I just finished the Bridge of Sorrows mission and I have Camelot rebuilt with the Hospice add-on. I appointed Kay as the regent for the loyalty bonus, and I assigned Lady Dindraine as the Hospitaller as she gave a nice bonus there. I will probably lose her before too long though, as I am heading down the path of Righteous-Pagan and she is solidly Christian.

I created a save game after finishing the main mission on Bridge of Sorrows but before leaving the mission. Has anyone opened the big “Do Not Open - Dead Inside” door in the mission? It’s optional, and Sir Balin vehemently warns against it, but I have to think there is something worth obtaining in there (other than just the xp for killing a crapton of dead squires, crossbowmen and villagers).
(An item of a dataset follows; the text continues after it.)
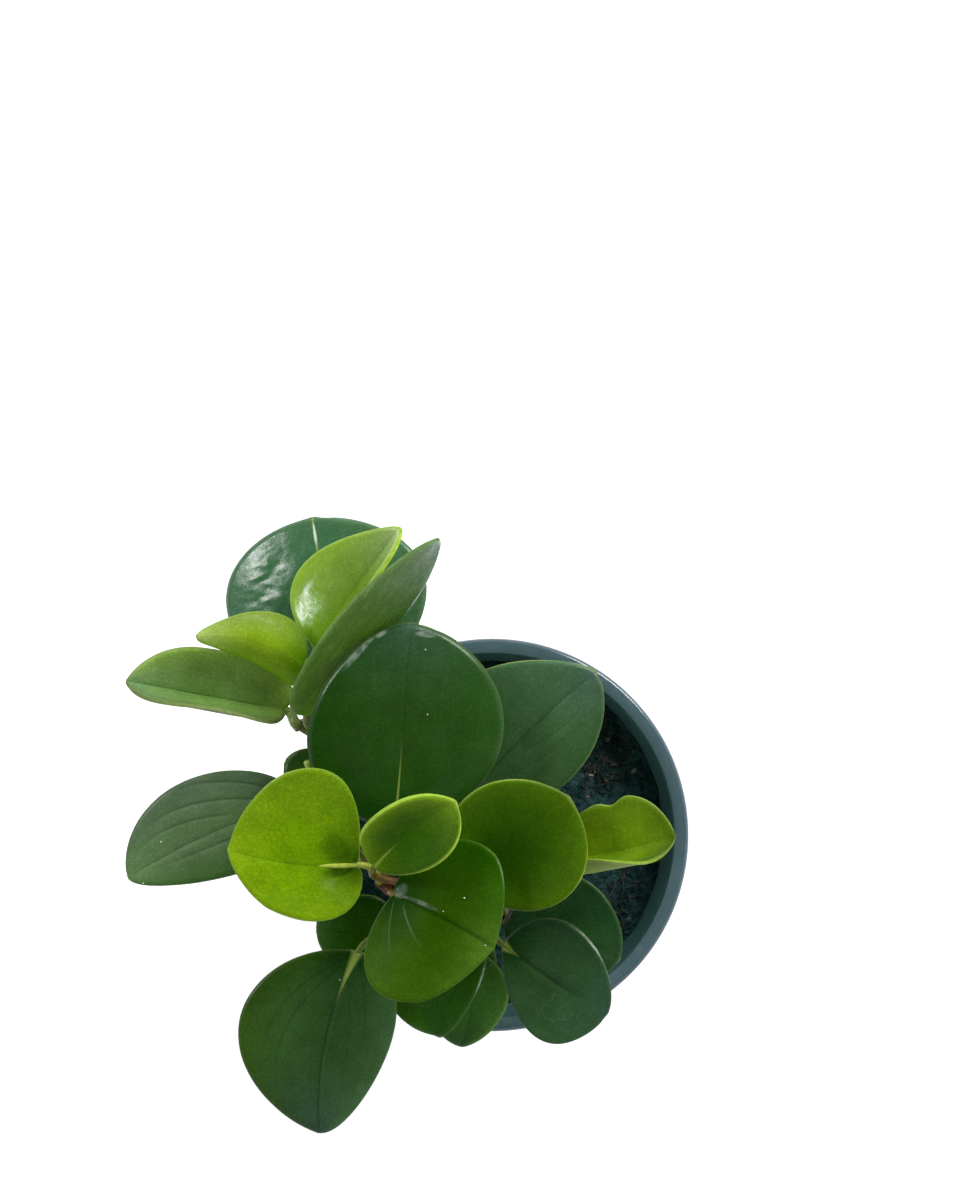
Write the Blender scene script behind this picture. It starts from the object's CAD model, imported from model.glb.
"""Looks of a small potted peperomia: thick round leaves on leaning stems, in a blue-grey plastic pot."""

import math
import random

import bpy
import numpy as np
from mathutils import Matrix, Vector, noise


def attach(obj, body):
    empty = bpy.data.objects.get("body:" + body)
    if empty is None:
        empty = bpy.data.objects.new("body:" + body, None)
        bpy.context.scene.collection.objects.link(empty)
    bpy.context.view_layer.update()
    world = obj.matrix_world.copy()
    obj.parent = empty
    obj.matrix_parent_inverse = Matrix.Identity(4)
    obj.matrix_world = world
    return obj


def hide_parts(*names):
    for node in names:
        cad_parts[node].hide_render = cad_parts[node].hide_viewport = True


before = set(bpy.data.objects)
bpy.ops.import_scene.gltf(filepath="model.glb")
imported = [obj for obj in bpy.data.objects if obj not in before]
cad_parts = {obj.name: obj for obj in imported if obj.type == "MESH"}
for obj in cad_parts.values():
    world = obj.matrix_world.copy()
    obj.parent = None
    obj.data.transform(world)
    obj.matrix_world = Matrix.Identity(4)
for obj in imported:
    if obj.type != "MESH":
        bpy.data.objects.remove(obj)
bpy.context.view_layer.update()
bpy.ops.object.select_all(action="DESELECT")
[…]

I don’t remember specifically, but every time something like this has popped up the reward is usually a loot chest with better than average rewards, often a Relic of some random sort.

I didn’t have any issue with the combat UI myself, what is throwing you off, out of curiosity? I just played this a month ago, and I did beat it (well, I saw credits, but I didn’t do the post-credit stuff as I was over 40 hours in and ready for a new game to play). I also don’t remember tutorials being “small”? What resolution are you running?

Nice. I’m going to open it tonight then and see what I get. Thanks!

I’m running 1920x1080 with graphics set to High. Most of the combat UI stuff that is throwing me off is small things that I will eventually get over. Stuff like needing to constantly use the view keys to swing the camera around in order to see into an adjacent room or past an obstacle to see the path for movement or ranged attack, or the lit up squares that define movement being dimmed by terrain features to the point where I accidentally move one step too far (from green into yellow) and then don’t have enough action points to attack or overwatch. I also haven’t found a way (if there is one) to give a character another healing potion if they’ve consumed theirs (between combats on the tactical screen, I can hand them a new one between missions on the equipment screen easily enough). I guess you can only use one potion per hero per mission?

The tutorial animation and description windows that appear while I’m cruising around on the battle maps are about the size of 1.5 character portraits and appear in the lower right corner of the screen. I can sort of make out what the animation is showing, but the text is tiny. I am also old though…so that could be half the problem! :-)

Pretty much - but you can equip TWO items per hero, including a second healing potion.

Ahhh! I’ll try that, probably with Balin since he seems rather…squishy.